--- WHAT TO WORK ON ---
Each line of the data that includes the string "axes" is to be copied out.

━━━

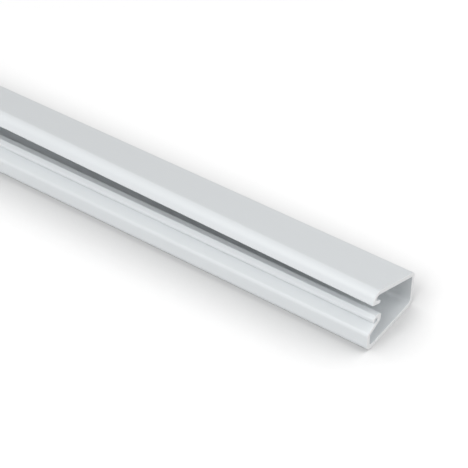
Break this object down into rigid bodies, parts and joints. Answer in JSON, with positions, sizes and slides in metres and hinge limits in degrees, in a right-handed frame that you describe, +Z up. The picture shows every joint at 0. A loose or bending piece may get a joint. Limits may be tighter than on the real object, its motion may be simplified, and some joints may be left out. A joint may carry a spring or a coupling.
{
  "type": "cord cover raceway",
  "caption": "White PVC cord cover raceway: a straight length of one-piece latching channel, its cover sprung open above a hooked latch lip, both ends cut square.",
  "frame": {"origin": "centre of the underside of the flat base, halfway along the run", "axes": "+X along the run to the cut end where the cover is drawn in, +Y across from the latch side to the hinge wall, +Z up from the base"},
  "size_m": [0.4, 0.0222, 0.0192],
  "materials": {
    "white_pvc": "satin"
  },
  "bodies": {
    "root": {"raceway_channel": "white_pvc"}
  },
  "joints": []
}
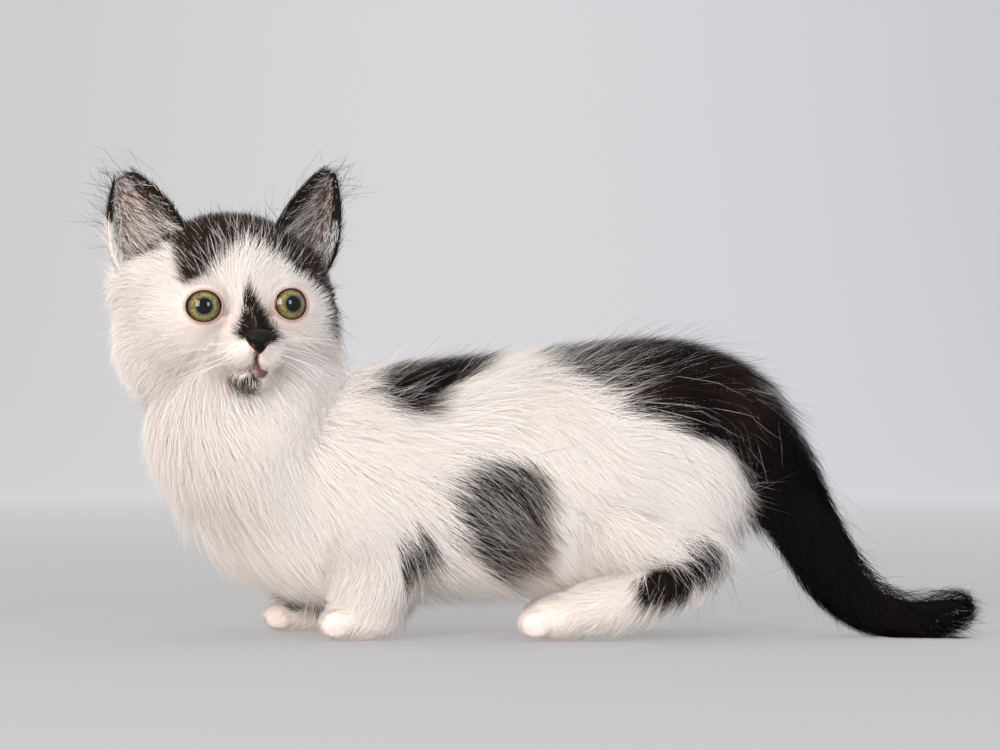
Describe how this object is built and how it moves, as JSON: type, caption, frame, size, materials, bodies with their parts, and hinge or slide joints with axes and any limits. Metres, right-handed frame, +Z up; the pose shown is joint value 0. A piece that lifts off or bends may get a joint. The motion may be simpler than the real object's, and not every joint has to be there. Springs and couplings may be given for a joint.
{
  "type": "munchkin kitten",
  "caption": "Life-size semi-longhaired munchkin kitten, a still model: long low body on short legs, big cupped ears, head turned to its left, tail laid on the floor.",
  "frame": {"origin": "on the floor, under the middle of the box that holds the whole kitten", "axes": "the kitten faces -X, its left side is towards -Y, +Z is up"},
  "size_m": [0.3478, 0.106, 0.1884],
  "materials": {
    "white_coat": "soft fur",
    "black_coat": "soft fur",
    "nose_leather": "moist, fine-grained",
    "eye": "clear and glossy"
  },
  "bodies": {
    "root": {"head": "white_coat", "neck": "white_coat", "torso": "white_coat", "foreleg_left": "white_coat", "foreleg_right": "white_coat", "forepaw_left": "white_coat", "forepaw_right": "white_coat", "thigh_left": "white_coat", "thigh_right": "white_coat", "hind_foot_left": "white_coat", "hind_foot_right": "white_coat", "hind_paw_left": "white_coat", "hind_paw_right": "white_coat", "tail_base": "black_coat", "tail_middle": "black_coat", "tail_tip": "black_coat", "ear_left": "black_coat", "ear_right": "black_coat", "nose": "nose_leather", "eye_left": "eye", "eye_right": "eye"}
  },
  "joints": []
}
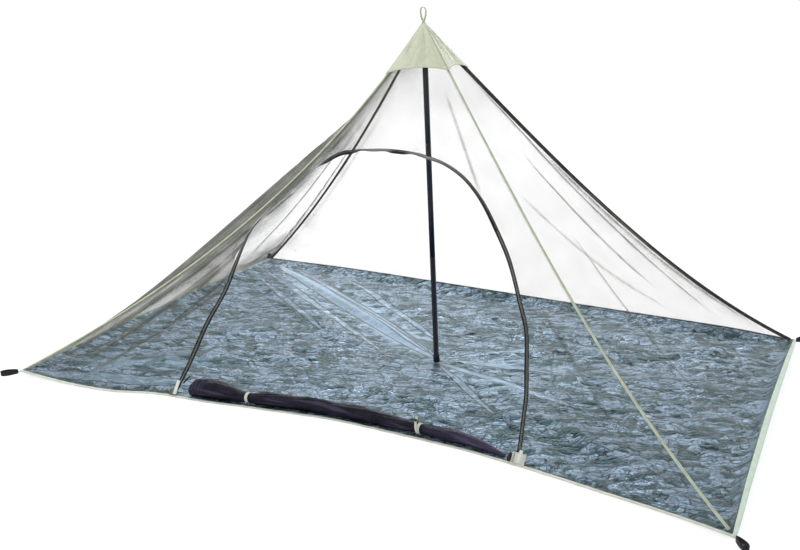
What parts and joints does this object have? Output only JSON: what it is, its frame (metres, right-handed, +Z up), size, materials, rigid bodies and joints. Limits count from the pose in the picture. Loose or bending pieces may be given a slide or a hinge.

━━━

--- RESPONSE TO THE TASK ---
  "frame": {"origin": "centre of the underside of the flat base, halfway along the run", "axes": "+X along the run to the cut end where the cover is drawn in, +Y across from the latch side to the hinge wall, +Z up from the base"},
Describe how this object is built and how it moves, as JSON: type, caption, frame, size, materials, bodies with their parts, and hinge or slide joints with axes and any limits. Metres, right-handed frame, +Z up; the pose shown is joint value 0. A piece that lifts off or bends may get a joint. The motion may be simpler than the real object's, and not every joint has to be there. Springs and couplings may be given for a joint.
  "frame": {"origin": "on the floor, under the middle of the box that holds the whole kitten", "axes": "the kitten faces -X, its left side is towards -Y, +Z is up"},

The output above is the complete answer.